Did you know that, with the dawn of MTV in the 1980s, the pop promo became almost as important to an artist’s career as their actual songs? Everyone who has studied that period or, worse, lived through it, won’t need telling twice. Well, that’s a blow, because there’s barely an interview that goes by in this three-part music history documentary which doesn’t offer up such an opinion in some way. So, everyone from Bonnie Tyler to Gary Kemp and Simon Le Bon to Mick Fleetwood deliver that statement as though they were the first to ever say it.

Shown originally on the Sky Arts channel, Video Killed the Radio Star is a nostalgic trip of sorts, albeit a highly selective one.
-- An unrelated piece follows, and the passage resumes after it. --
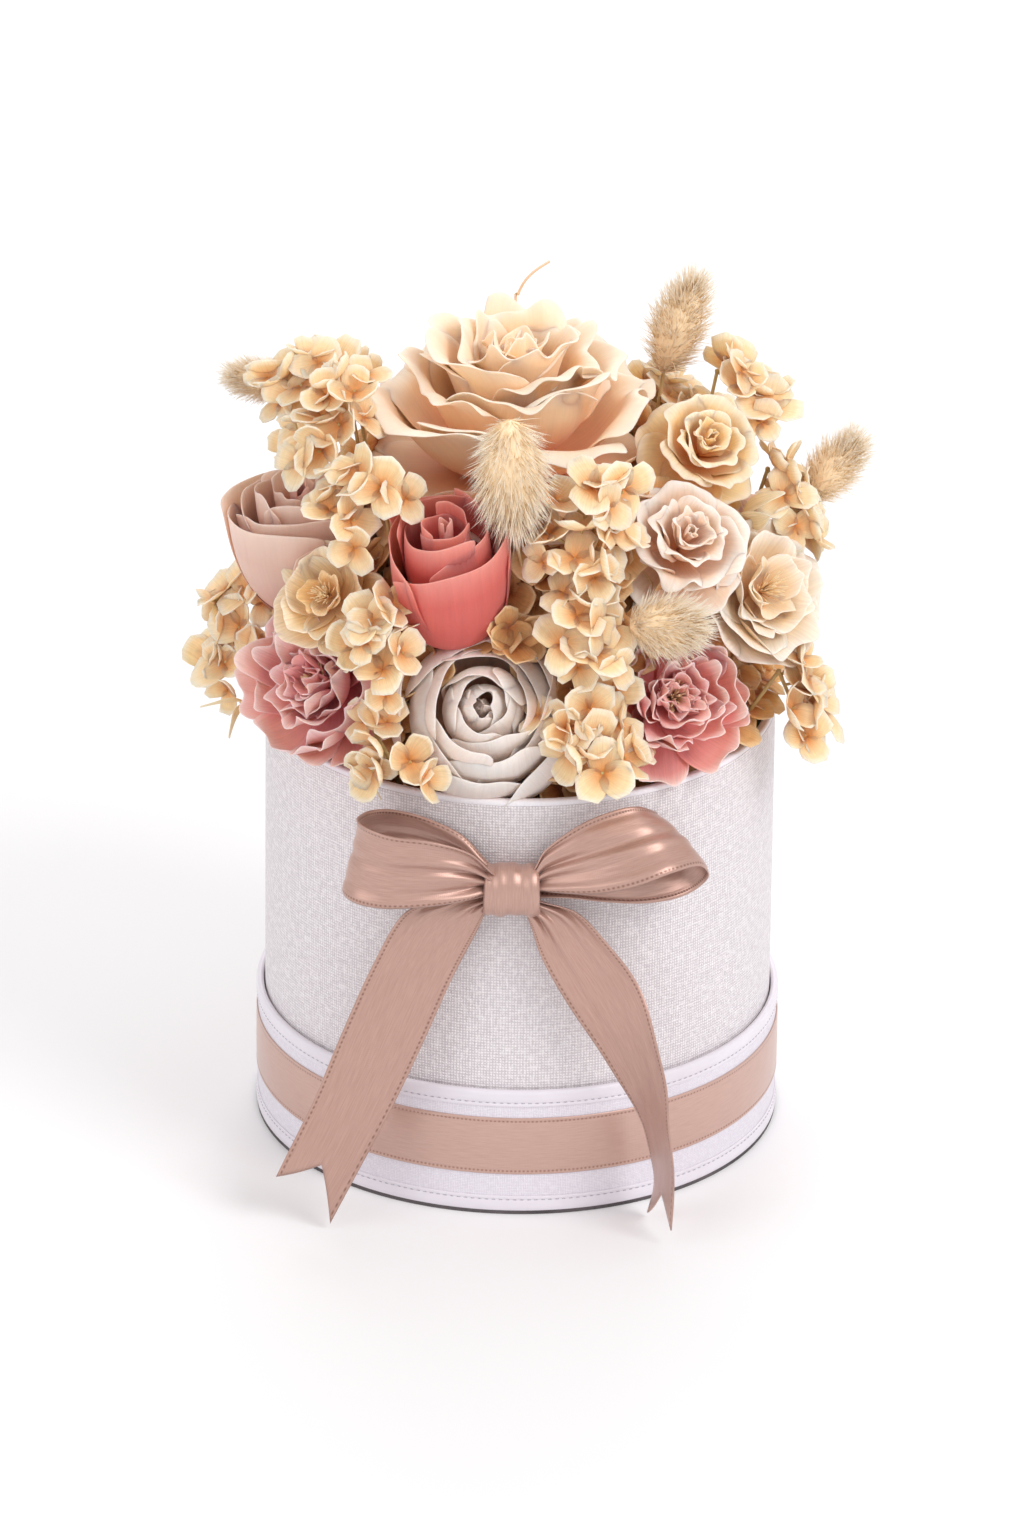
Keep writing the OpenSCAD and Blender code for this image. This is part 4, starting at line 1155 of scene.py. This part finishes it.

The three segments are divided up by director rather than, say, years or genres, making it a rather narrow portrait of a singularly vast field. Russell Mulcahy, David Mallet and Wayne Isham are the three makers in question and they certainly can take their place in the promo pantheon for, respectively, ‘Wild Boys’, ‘Ashes to Ashes’ and, um, ‘Girls, Girls, Girls’. But such a tight focus means no mention at all of the era’s true groundbreakers: ‘Thriller’, ‘Two Tribes’, ‘Take on Me’ and even some others that didn’t begin with ‘t’, such as ‘Money for Nothing’ and ‘Sledgehammer’. There are acres of extras on these discs which bumps up the running time considerably, taken up mainly by extended versions of the artist interviews and, truly the only real pleasure of this box set, the actual films themselves.